Une ville sous tension politique

Washington, D.C., n’étant pas un État mais un district fédéral, dispose d’un statut particulier. La loi de 1973 accorde aux habitants un conseil municipal élu, mais ses décisions restent supervisées par le Congrès. En utilisant le Home Rule Act, Trump contourne la mairie démocrate dirigée par Muriel Bowser depuis 2015, et remet en cause l’autonomie locale durement acquise. Cette dimension institutionnelle confère à la mesure une portée politique qui dépasse le seul argument sécuritaire.

Les chiffres fédéraux et locaux ne corroborent pas l’alarme lancée par Trump. Selon la police métropolitaine et le FBI, le taux de crimes violents est à son plus bas niveau en six ans, et les homicides ont diminué en 2024, atteignant leur plus bas niveau en plus de trois décennies. Quant au nombre de sans-abri, le ministère du Logement en recense 5 600, ce qui place Washington au 15ᵉ rang des villes américaines les plus touchées. Ces données n’empêchent pas la Maison Blanche de mettre en avant le taux d’homicides local (27 pour 100 000 habitants), quatrième du pays.

En 2024, Kamala Harris avait recueilli plus de 92 % des suffrages à Washington. La capitale reste un symbole politique fort pour le Parti démocrate, et la décision présidentielle apparaît pour beaucoup comme un coup de force contre un adversaire idéologique. Muriel Bowser dénonce des mesures “troublantes et sans précédent”, accusant Trump d’exagérer la menace criminelle pour justifier une reprise en main fédérale.

Des réactions indignées et des contestations à venir

Pour Hakeem Jeffries, chef de la minorité démocrate à la Chambre, cette décision reflète l’aspiration de Trump à “se rêver roi” et n’a “aucun fondement en droit”. Il agite la menace d’un recours judiciaire, comme celui actuellement examiné à San Francisco concernant le déploiement de la Garde nationale à Los Angeles. Les démocrates voient dans cette offensive sécuritaire une manœuvre politique pour affaiblir leurs fiefs urbains.
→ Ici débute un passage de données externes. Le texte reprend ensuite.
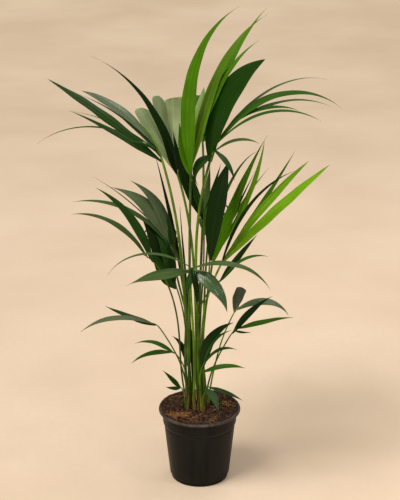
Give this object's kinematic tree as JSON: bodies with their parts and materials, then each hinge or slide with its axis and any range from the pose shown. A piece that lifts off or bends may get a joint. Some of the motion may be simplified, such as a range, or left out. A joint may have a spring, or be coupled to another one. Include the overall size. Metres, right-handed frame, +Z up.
{
  "type": "potted kentia palm",
  "caption": "Kentia palm with arching feather fronds on slender green petioles, rising from short sheathed stems in a filled round black nursery pot with a rolled lip.",
  "frame": {"origin": "centre of the flat underside of the pot, on the floor", "axes": "+Z up along the pot's axis, +X to the right of the plant seen from its front, +Y towards its back"},
  "size_m": [0.6579, 0.5115, 1.107],
  "materials": {
    "pot": "satin",
    "soil": "matte",
    "stem": "matte",
    "petiole": "satin",
    "leaf_dark": "satin",
    "leaf_mid": "satin",
    "leaf_grey": "satin",
    "leaf_bright": "satin"
  },
  "bodies": {
    "root": {"pot": "pot", "soil": "soil", "stem_1": "stem", "stem_2": "stem", "stem_3": "stem", "stem_4": "stem", "stem_5": "stem", "stem_6": "stem", "stem_7": "stem", "petiole_upper_left": "petiole", "frond_upper_left": "leaf_mid", "petiole_back_left": "petiole", "frond_back_left": "leaf_dark", "petiole_centre": "petiole", "frond_centre": "leaf_bright", "petiole_upper_right": "petiole", "frond_upper_right": "leaf_dark", "petiole_slim_middle": "petiole", "frond_slim_middle": "leaf_mid", "petiole_dark_middle": "petiole", "frond_dark_middle": "leaf_dark", "petiole_right_inner": "petiole", "frond_right_inner": "leaf_bright", "petiole_right_outer": "petiole", "frond_right_outer": "leaf_bright", "petiole_right_low": "petiole", "frond_right_low": "leaf_dark", "petiole_front": "petiole", "frond_front": "leaf_grey", "petiole_left_slim": "petiole", "frond_left_slim": "leaf_mid", "petiole_left_lower": "petiole", "frond_left_lower": "leaf_mid", "petiole_left_upper": "petiole", "frond_left_upper": "leaf_grey", "petiole_left_arch": "petiole", "frond_left_arch": "leaf_grey", "petiole_left_short": "petiole", "frond_left_short": "leaf_mid", "petiole_left_sprout": "petiole", "frond_left_sprout": "leaf_mid", "petiole_right_arch": "petiole", "frond_right_arch": "leaf_grey", "petiole_right_reach": "petiole", "frond_right_reach": "leaf_dark", "petiole_middle_low": "petiole", "frond_middle_low": "leaf_mid", "petiole_soil_leaf": "petiole", "frond_soil_leaf": "leaf_dark", "petiole_behind_left": "petiole", "frond_behind_left": "leaf_mid", "petiole_back_tall": "petiole", "frond_back_tall": "leaf_mid", "petiole_back_right": "petiole", "frond_back_right": "leaf_mid", "petiole_back_left_low": "petiole", "frond_back_left_low": "leaf_mid", "spear_left": "leaf_dark", "spear_middle": "leaf_dark"}
  },
  "joints": []
}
Des dizaines de manifestants se sont rassemblés devant la Maison Blanche, brandissant pancartes et slogans contre “la militarisation de l’ordre public”. Tanya Greene, directrice du programme américain de Human Rights Watch, estime qu’“impliquer l’armée dans le maintien de l’ordre civil est dangereux et injustifié”. Les ONG redoutent un effet d’escalade, où la présence militaire dans les rues alimente la tension plutôt qu’elle ne l’apaise.

Au-delà de la querelle sécuritaire, cette affaire pourrait devenir un test juridique majeur sur l’étendue des pouvoirs présidentiels sur la capitale fédérale. Si la mesure survit aux recours, elle établirait un précédent pour toute intervention fédérale directe dans les affaires municipales. Mais si elle est invalidée, elle marquerait un revers pour un président qui cherche à faire de la fermeté sécuritaire un pilier central de sa politique intérieure.